Cet article a 5 commentaires

  1. Danye Cortot

    BELLE COMPARAISON… on commence à comprendre à mi chemin !! la réalité arrive avec toute cette vérité que vous devez vivre au quotidien…mais de grâce <<fermer les écoutilles ne gâchez pas tous ces instants de lumières ..Profitez avec votre épouse..vos proches de ces journées de détente.
    Un soupçon d'égoïsme est parfois nécessaire pour le repos de chaque personne humaine.

  2. J.J.

    Un soupçon d’égoïsme est parfois nécessaire pour le repos de chaque personne humaine.

    Il n’est pas nécessaire, il est indispensable,….et salutaire !

  3. Mathilde

    Respire, souffle et profite! Tu dis assez aux conseillers municipaux que chacun doit assumer ses responsabilités dans les limites de ses capacités et de ses disponibilités, alors applique toi aussi ce raisonnement. Déjà que tout le monde se demande où tu prends le temps de dormir. Ce n’est pas très performant de rouler avec une roue crevée..il vaut mieux prendre le temps de réparer pour repartir fringant!
    Bises

  4. J.J.

    Je ne sais pas pourquoi,mais mon commentaire à propos des pissenlits ne veut pas passer sur le bon article, alors j’essaie sur la crevaison …

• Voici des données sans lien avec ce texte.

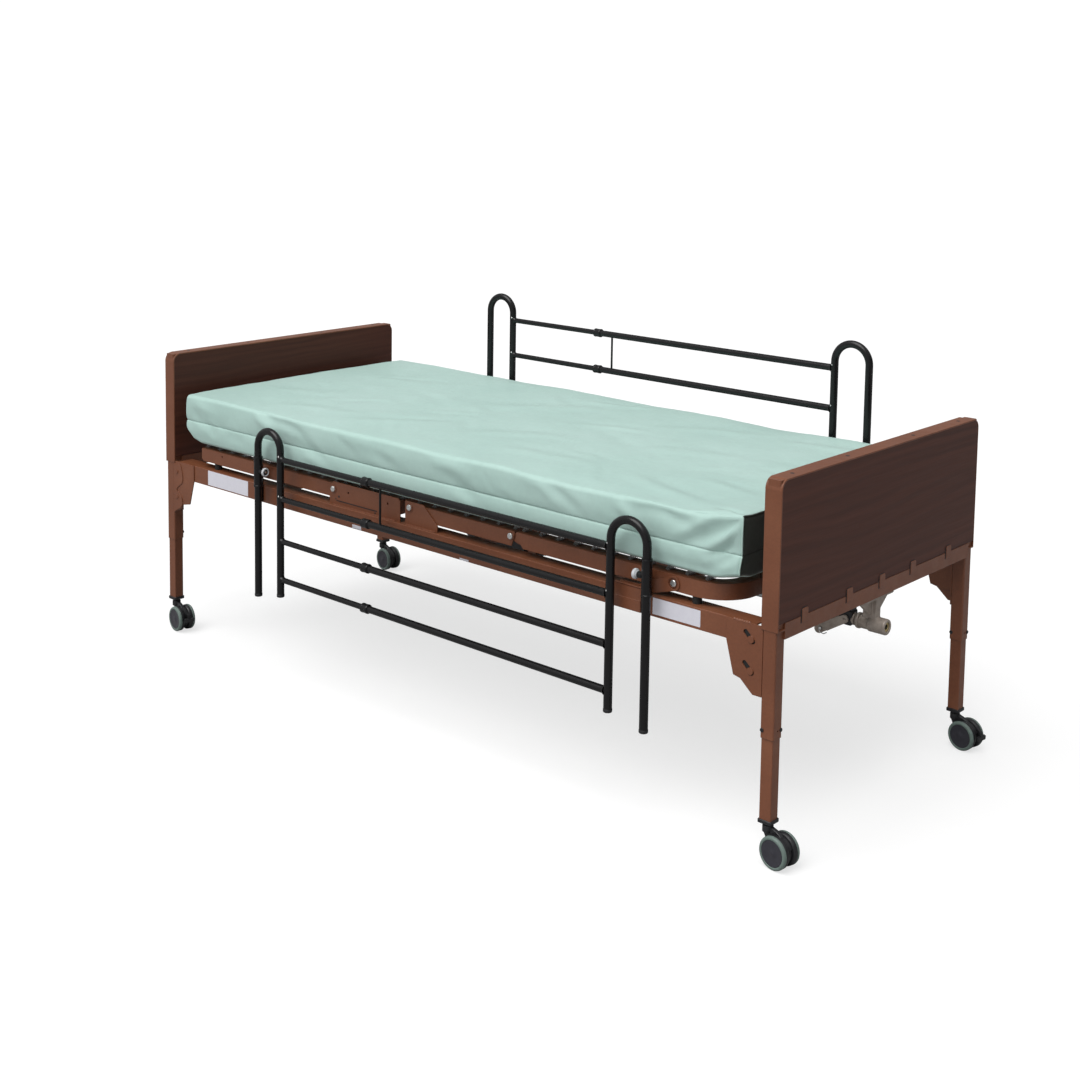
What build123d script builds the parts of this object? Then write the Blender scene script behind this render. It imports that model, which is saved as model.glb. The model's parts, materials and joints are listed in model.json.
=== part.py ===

    Le pissenlit, également moins connu, mais plus honorablement, sous le nom de « léontodon » (ou dent de lion) est, du fait de son mode de propagation extrêmement efficace, probablement la plante la plante la plus répandue dans le monde.

    On en trouve des graines, munies de leur petit « parapente », dans les prélèvements faits à des altitudes stratosphériques, pour l’étude de la qualité de l’air.

    Il y a bien sur, dans l’ordre des gourmandises rustiques le pissenlit en salade selon ta recette. Mais avec des lardons et des croûtons frottés d’ail, ça n’est pas mal non plus.

    Et connais-tu les pissenlits en omelette, coupés très fin et revenus dans la graisse de canard, avant d’ajouter les oeufs battus ?
    Un inimitable et inattendu goût de noisette !

    Je pense qu’à côté de ça, monsieur Petrossian et son caviar ne font pas le poids.